There was a rivalry between those who settled on the north side of the North River and those who settled on the south side as to who would get the church. The parish was founded in 1852 with the church on the north side. It was the first parish founded in what would become the Diocese of Des Moines. A log structure served as the first church, which was begun by Mullen but finished by Rev. John Kreckel. Itinerant priests served the parish in its early years. The Rev. Francis McCormick was appointed the first resident pastor in 1857, but he did not stay long. The Rev. John Brazill of St. Ambrose Church in Des Moines had the present frame church built to replace the original log structure in 1868. A monument in the parish cemetery commemorates the old church on the site where it stood. St. Patrick's became a parish in the Davenport diocese when it was established in 1881. The parish was divided in 1884 at the North River with the parishioners who lived to the south forming a new parish at Churchville. Other divisions happened soon after that when parishes were begun at St. Mary's and in Winterset. The parish was transferred to the Des Moines diocese when it was created in 1911.
Pope John Paul II visits
The idea for a visit by Pope John Paul II to a rural church was initiated by Archbishop Paul Marcinkus, an American who worked at the Vatican. Des Moines Bishop Maurice Dingman brought him to visit St. Patrick's when they were planning the trip. The parish had been without a pastor so Dingman named a recently ordained priest, Rev. John Richter, to the position. The papal visit took place on October 4, 1979. Pope John Paul led a prayer service for 200 parishioners and gave a reflection based on the Acts of the Apostles "that spoke of the gathering for the breaking of the bread and prayers." He also urged them to maintain unity with the diocese and the wider Church. After his visit to St. Patrick's, the pope celebrated Mass at Living History Farms near Des Moines.

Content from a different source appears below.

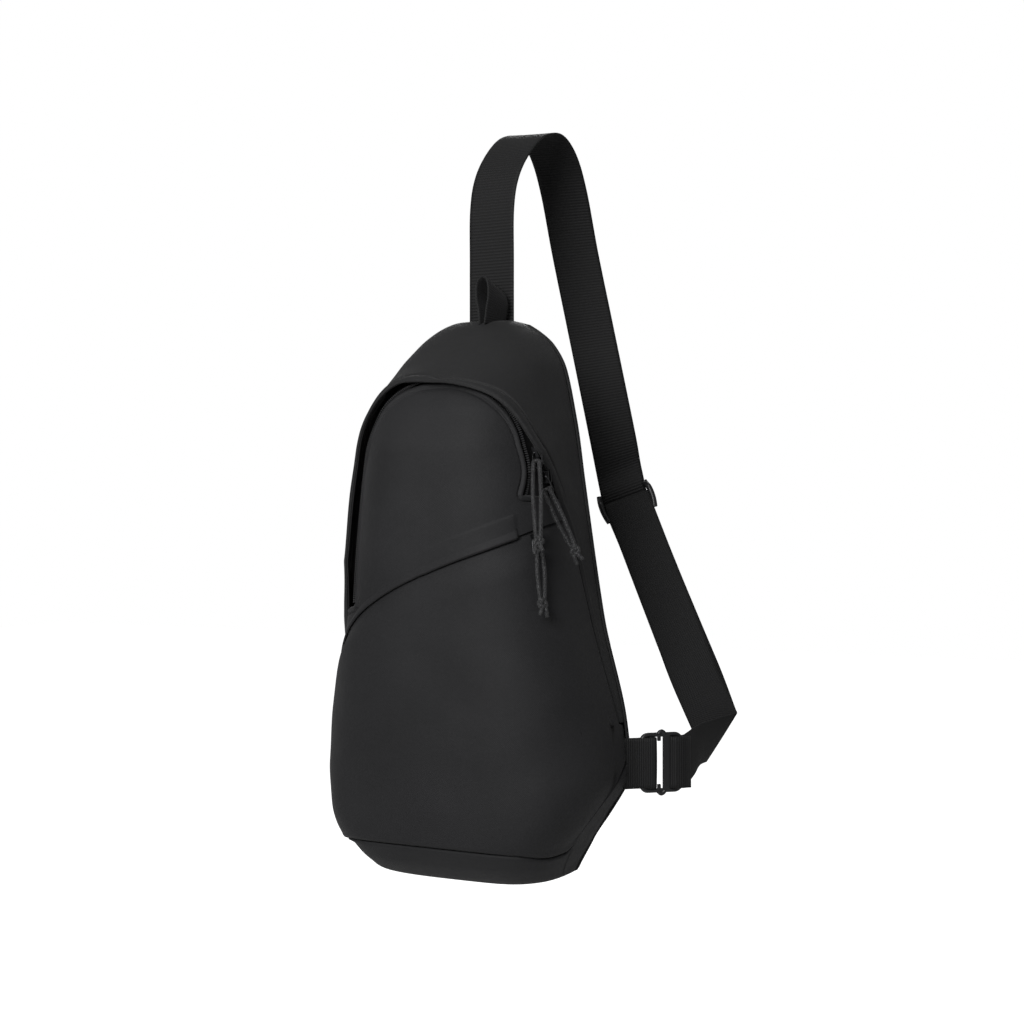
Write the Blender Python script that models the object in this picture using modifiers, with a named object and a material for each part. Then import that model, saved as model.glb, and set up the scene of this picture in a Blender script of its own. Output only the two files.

St. Patrick's Church is a frame structure that measures 66 by 34 feet (20 by 10 m), and it has a 24-by-12-foot (7.3 by 3.7 m) sacristy attached to the back. It is five bays in length with a round-arch Stained glass window in each bay. A small rose window is located above the altar. A low-pitched gable roof with partially-returned cornices caps the sanctuary. The building has a uniquely tapered bell tower in the front. The bell-chamber has a round-arch louver on each side and it is capped with a hipped roof and a cross. The church is surrounded by 20 acres (8.1 ha) of property that includes, timber, grassland, cultivated fields, and the parish cemetery where many of the first parishioners were laid to rest.